CAN YOU TELL US WHAT SPECIFICALLY PIQUED YOUR INTEREST IN PARTICIPATING IN 4BYSIX’S PROJECT? 

I wanted to take part because it felt like a chance to do something meaningful. I respect your mission and the way you connect art with a larger cause. It was also great to break the mold by painting something new and on a less obvious material.

HOW DO YOU GO ABOUT CHOOSING THE TATTOO DESIGNS? DO THEY PLAY A SIGNIFICANT ROLE IN SHAPING THE NARRATIVE AND EMOTIONAL TONE OF THE WORK?

I don’t select them as fixed symbols. They rather reflect the fragmented and multifaceted reality we all live in. I like to collect pop culture trash, images and symbols found on the streets, on the internet, or on the everyday products that I use. When I imagine my environment, I see it as a vague, overlapping flow of images. Tattoos are traditionally linked to identity, and I would say this is a part of my cultural heritage. They are about how bodies absorb and express this mix of images, sounds and sensations, becoming complex characters. 

CAN YOU TELL US ABOUT THE PIECE YOU HAVE CREATED FOR THE 4BYSIX AUCTION? WHAT WAS THE THOUGHT PROCESS BEHIND THE IMAGE?

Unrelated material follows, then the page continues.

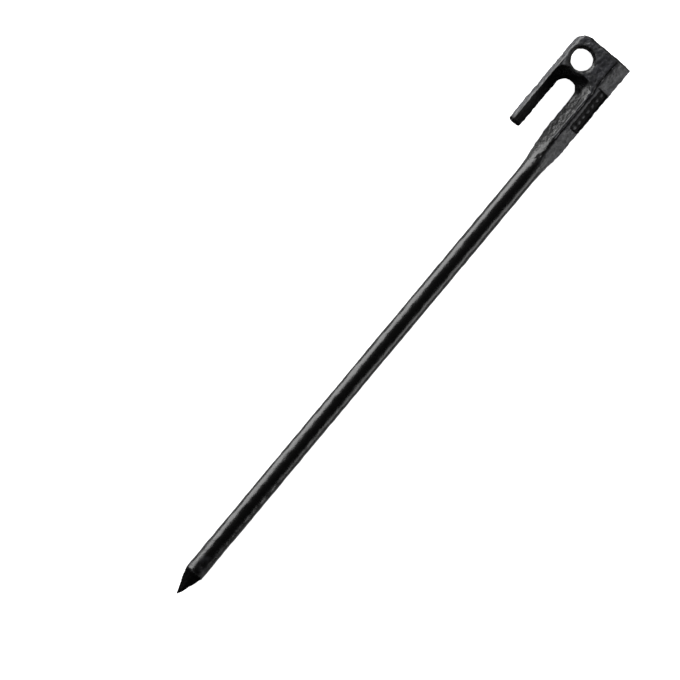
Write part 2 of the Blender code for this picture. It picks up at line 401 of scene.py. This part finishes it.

For this work I took a more narrative, illustrative approach than I usually do. I painted a hairy character alone in the mountains, inspired by my own experience last summer. I wanted to capture the tension between being deeply connected with nature, while at the same time feeling the constant pull of everyday, digital reality. It’s about that moment of transition, when you realize life could be lived in a completely different way.

HOW WAS WORKING ON THE RECYCLED PLASTIC CANVAS PANEL? DID YOU DRAW ANY INSPIRATION FROM THE MATERIAL ITSELF?

I liked the idea of placing acrylic paint, which is essentially liquid plastic, directly on top of compressed plastics that already carried their own history and unique structure. Like layering one kind of plastic memory over another. But since I had never painted on a surface like this before, I sanded it and applied gesso first, to be sure it would hold.

DO YOU THINK ABOUT SUSTAINABILITY IN YOUR WORK? THIS CAN BE IN THE LITERAL AND/OR METAPHORICAL SENSE.

Painting itself isn’t an ecologically sustainable practice, I won’t pretend that it is. What I do hope is that my works can hold some meaning and stay with people a bit longer than an Instagram story.

THE SUBJECTS IN YOUR PAINTINGS ARE OFTEN PORTRAYED WITH DELIBERATE DISTORTIONS AND COMPLEX ANGLES. WHAT MOTIVATES THIS APPROACH, AND HOW DOES IT RELATE TO YOUR PERCEPTION OF IDENTITY, PERCEPTION, OR SOCIETAL PRESSURES?

My bodies are meant to be like distorted mirror reflections. I don’t aim to show real bodies but highly subjective body images. None of us sees their body objectively, we see it through the filter of emotions, personal struggles, cultural context, and the expectations that society puts on us. These pressures inevitably distort the way we see ourselves. For me body image is a constantly changing inner portrait, shaped by both inner and outer forces. 

CAN YOU TELL US ABOUT ANY PROJECTS YOU ARE WORKING ON NOW? WHAT IS NEXT FOR YOU?

I’m currently working on a series of sculptures as part of a scholarship project from my hometown, Gdańsk. I’m not doing a solo show this year, just a couple of group shows. I’m focused on deep studio work and exploring some new means of expression.